### EXERCISE TASK
Give the lines of the material verbatim, from the first line to the line with "at the back.", including both.

— BEGIN —

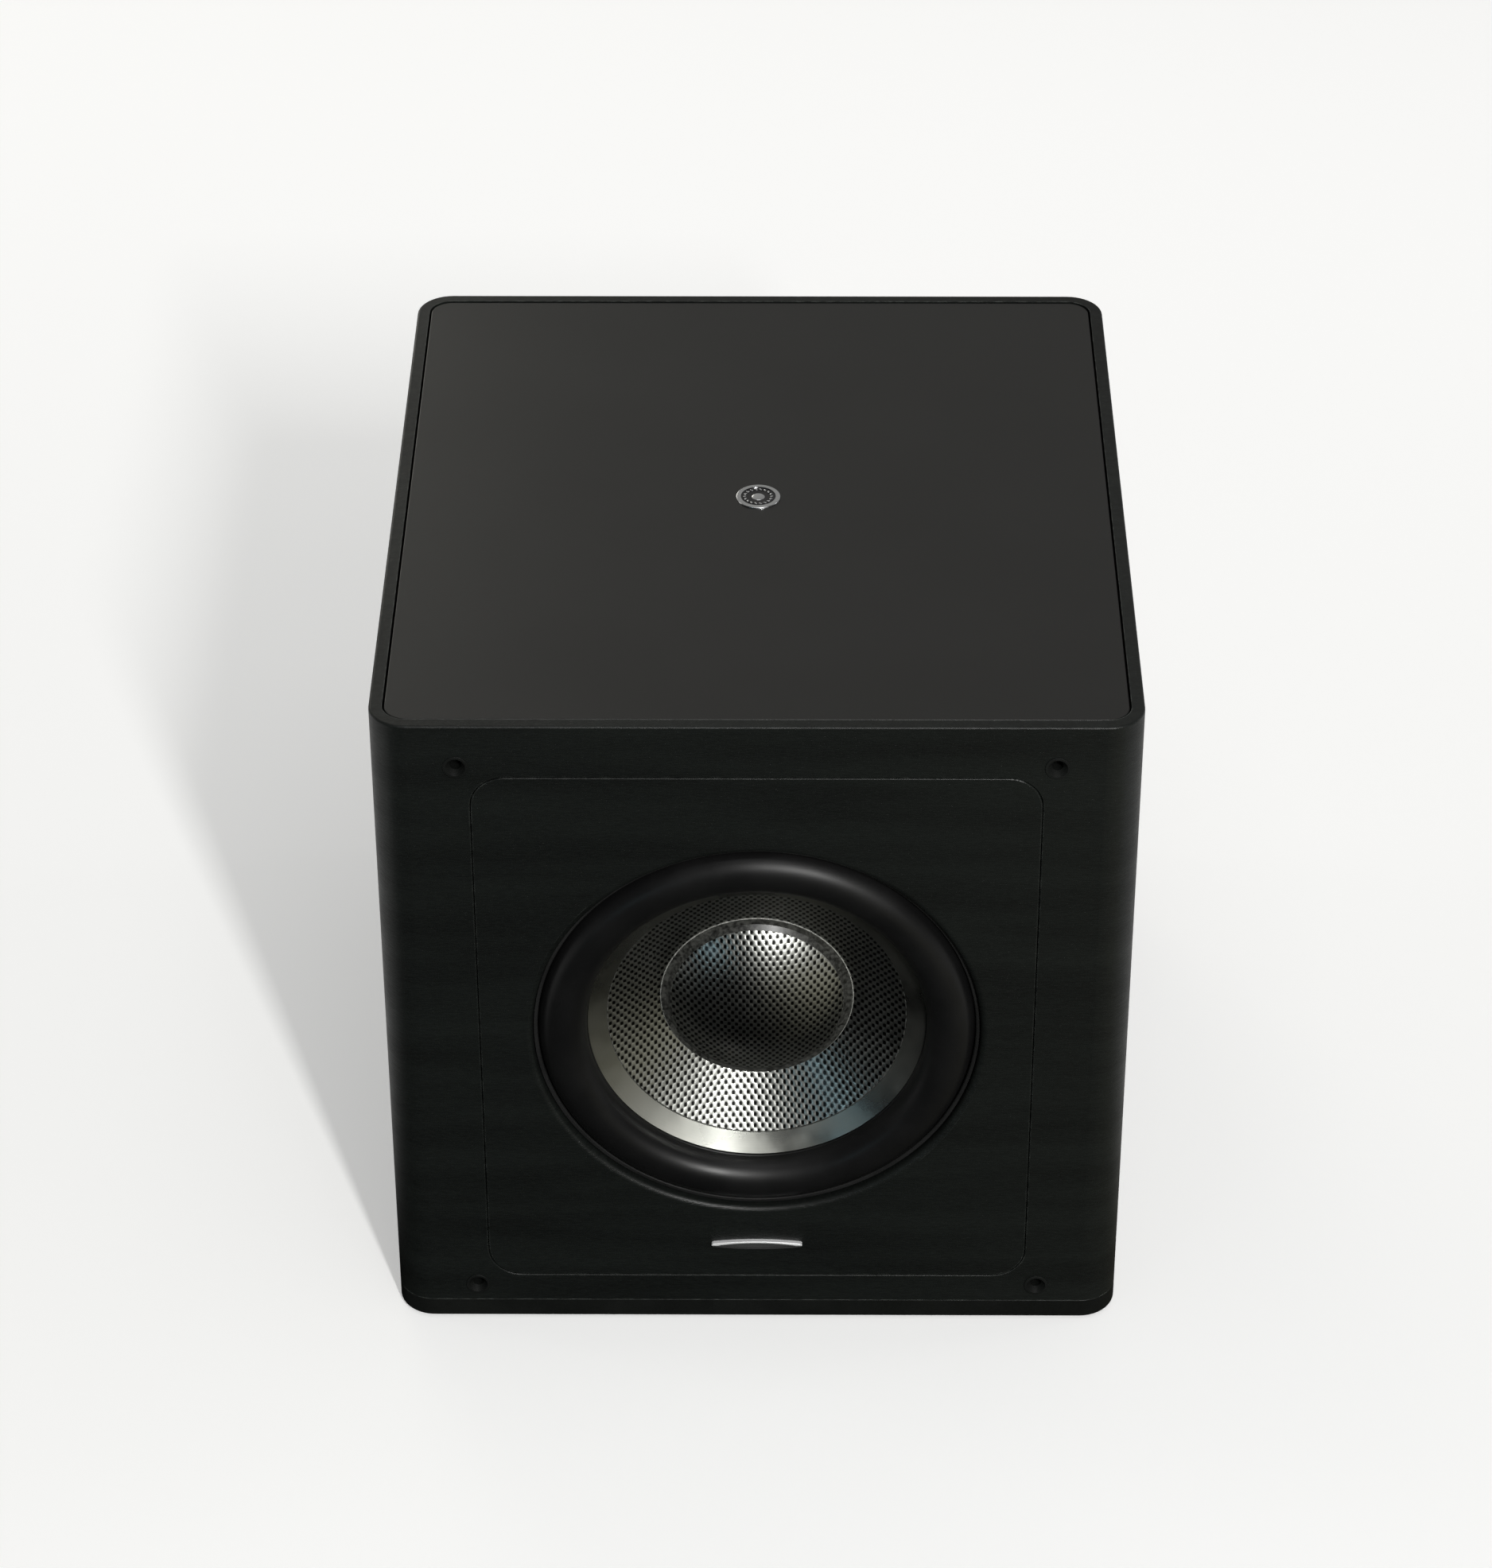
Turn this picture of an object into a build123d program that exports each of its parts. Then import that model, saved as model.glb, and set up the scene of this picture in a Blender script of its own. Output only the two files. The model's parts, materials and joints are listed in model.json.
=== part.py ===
"""Active subwoofer: a closed black box with a front-firing driver and a plate amplifier at the back.

The origin is the middle of the footprint on the floor, +Z is up and the driver faces -Y.
Depths are counted from the front face of the cabinet, towards the back. All sizes are in millimetres.
"""
import os
from math import asin, cos, radians, sin, sqrt

from build123d import *

os.makedirs("parts", exist_ok=True)

# ---- cabinet ----
cabinet_width = 400.0
cabinet_depth = 450.0
cabinet_height = 400.0
upright_radius = 20.0
board = 18.0
front_wall = 36.0
glue_gap = 0.1
top_edge_round = 1.2
foot_proud = 1.0
plinth_height = 12.5
plinth_bottom_round = 2.5
seam_round = 0.6

# ---- inset top ----
rim_width = 7.0
top_panel_gap = 1.0
top_panel_thickness = 8.0
top_panel_recess = 0.5

# ---- front baffle ----
baffle_side_margin = 52.0
baffle_end_margin = 32.0
baffle_radius = 18.0
baffle_thickness = 22.0
baffle_seam = 0.4
baffle_ledge = 14.0

# ---- driver, radii about its own axis ----
driver_height = 200.0
hole_radius = 120.0
hole_round = 3.5
baffle_web = 8.5
flange_width = 17.0
flange_fit = 0.5
flange_thickness = 5.0
gasket_thickness = 1.0
roll_radius = 13.0
roll_to_hole = 2.75
roll_depth = 10.0
roll_wall = 1.6
land_drop = 1.6
trim_depth = 5.0
trim_width = 1.95
ring_to_roll = 0.49
ring_depth = 11.57
ring_width = 10.03
ring_thickness = 0.5
cone_slope = 0.602
cone_wall = 1.4
cap_outer = 51.87
cap_edge = 46.64
cap_edge_stand = 6.53024
cap_rise = 14.0
cap_wall = 0.9
coil_radius = 26.0
former_wall = 0.4
winding_wall = 1.35
winding_length = 26.0
coil_gap = 0.8
spider_outer = 66.0
spider_wall = 0.8
spider_wave = 1.6
spider_folds = 5
landing_depth = 66.0
landing_outer = 76.0
seat_depth = 90.0
basket_wall = 4.0
basket_rim = 8.0
yoke_reach = 32.0
spokes = 6
spoke_width = 16.0
plate_thickness = 8.0
magnet_thickness = 16.0
magnet_radius = 70.0
magnet_bore = 40.0
pole_vent = 8.0
boot_wall = 2.5
driver_screws_count = 8
driver_screw_inset = 8.0

# ---- screws ----
screw_shank = 2.0
screw_head = 3.8
screw_head_height = 2.5
screw_length = 25.0
screw_clearance = 0.1
screw_recess = 0.4

# ---- badges and sockets ----
socket_margin = 45.0
socket_low = 24.8
socket_top_margin = 25.2
socket_flange = 6.65
socket_bore = 3.0
socket_body = 5.0
socket_depth = 12.0
socket_lip = 0.7
medallion_radius = 12.2
medallion_sink = 1.6
medallion_proud = 0.8
badge_width = 50.0
badge_height = 5.6
badge_middle = 55.0
badge_proud = 2.5
badge_end = 1.0
badge_end_height = 1.2
badge_face_margin = 3.2
badge_inset = 0.9
badge_peg = 1.0
badge_peg_length = 5.0

# ---- amplifier ----
amp_width = 240.0
amp_height = 300.0
amp_middle = 200.0
amp_plate_thickness = 3.0
amp_gasket_thickness = 1.0
amp_ledge = 14.0
amp_corner = 6.0
amp_cover_clearance = 4.0
amp_cover_wall = 1.5
amp_cover_depth = 72.0
amp_screw_length = 18.0
amp_screw_shank = 1.9
amp_screw_head = 3.6
amp_screw_head_height = 2.2
sink_width = 206.0
sink_height = 104.0
sink_middle = 184.0
sink_base = 4.0
fin_height = 12.0
fin_thickness = 2.0
fin_pitch = 10.0
fin_count = 19
circuit_thickness = 1.6
amp_board_setback = 30.0
control_board_setback = 12.0
knob_radius = 9.0
knob_length = 12.4
knob_row = 310.0
level_x = 60.0
lowpass_x = 0.0
phase_x = -60.0
shaft_radius = 3.0
shaft_clearance = 0.05
bushing_radius = 3.6
pot_radius = 8.5
lever_travel = 6.0
rca_row = 264.0
rca_pair_pitch = 22.0
rca_pair_middle = 34.0
rca_thread = 4.9
inlet_x = 60.0
inlet_z = 92.0
switch_x = 0.0
switch_z = 92.0
led_x = -92.0
led_z = 318.0
led_radius = 1.5
led_fit = 0.1

# ---- derived places ----
flange_radius = hole_radius + flange_width
driver_screw_circle = flange_radius - driver_screw_inset
roll_middle = hole_radius - roll_to_hole - roll_radius
ring_outer = roll_middle - roll_radius - ring_to_roll
socket_high = cabinet_height - socket_top_margin
front_y = -cabinet_depth / 2
back_y = cabinet_depth / 2
shell_bottom = foot_proud + plinth_height
panel_seat = cabinet_height - top_panel_recess - top_panel_thickness
inner_width = cabinet_width - 2 * board
inner_depth = cabinet_depth - front_wall - board
inner_y = (front_wall - board) / 2
bottom_top = shell_bottom + board
deck_bottom = panel_seat - board
baffle_width = cabinet_width - 2 * baffle_side_margin
baffle_height = cabinet_height - 2 * baffle_end_margin
baffle_z = cabinet_height / 2
plate_inner = back_y - amp_plate_thickness


def upright(y):
    """A plane across the cabinet: its x is the cabinet's x, its y is the height, and it faces the front."""
    return Plane(origin=(0, y, 0), x_dir=(1, 0, 0), z_dir=(0, -1, 0))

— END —

### RESULT OF THIS EXERCISE
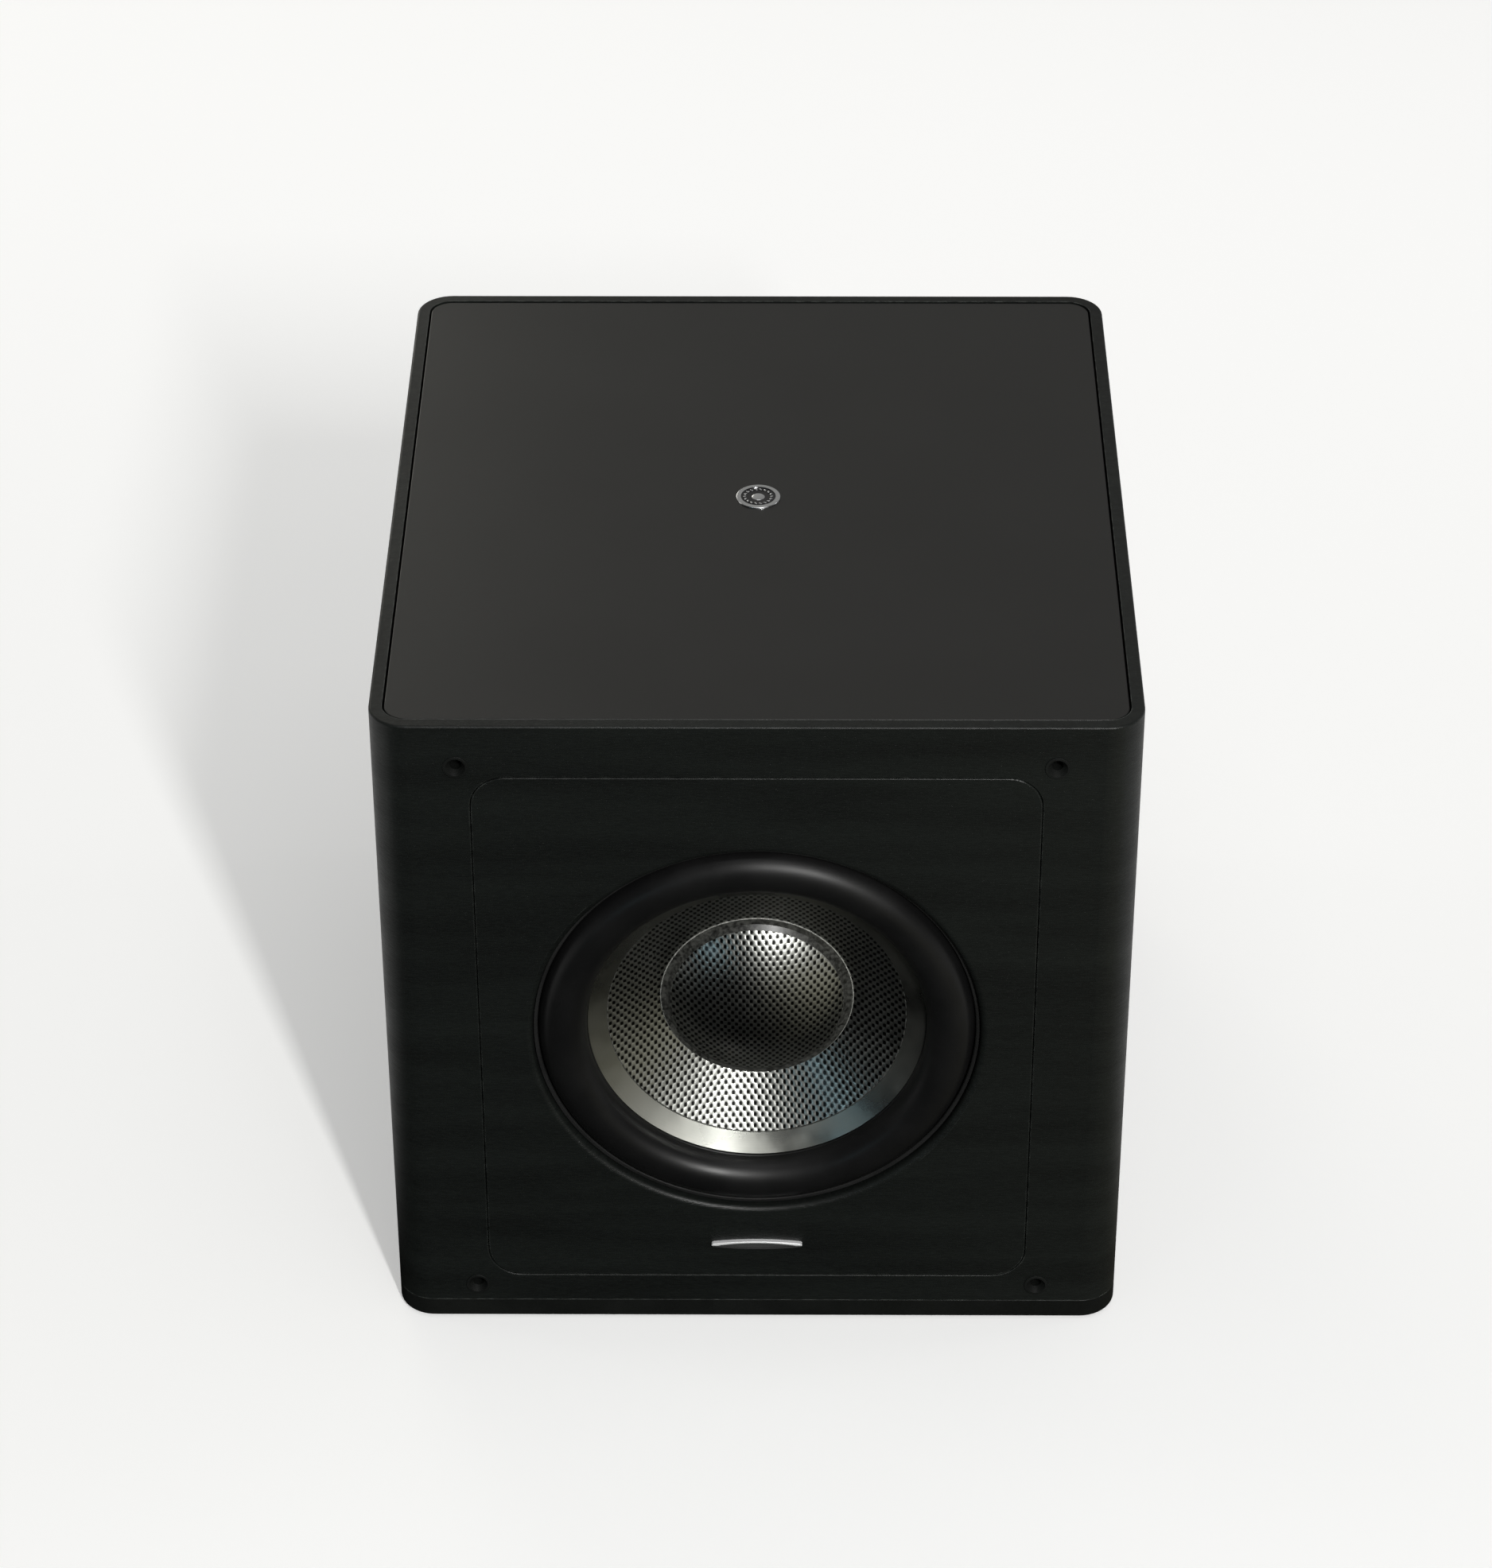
Turn this picture of an object into a build123d program that exports each of its parts. Then import that model, saved as model.glb, and set up the scene of this picture in a Blender script of its own. Output only the two files. The model's parts, materials and joints are listed in model.json.
=== part.py ===
"""Active subwoofer: a closed black box with a front-firing driver and a plate amplifier at the back.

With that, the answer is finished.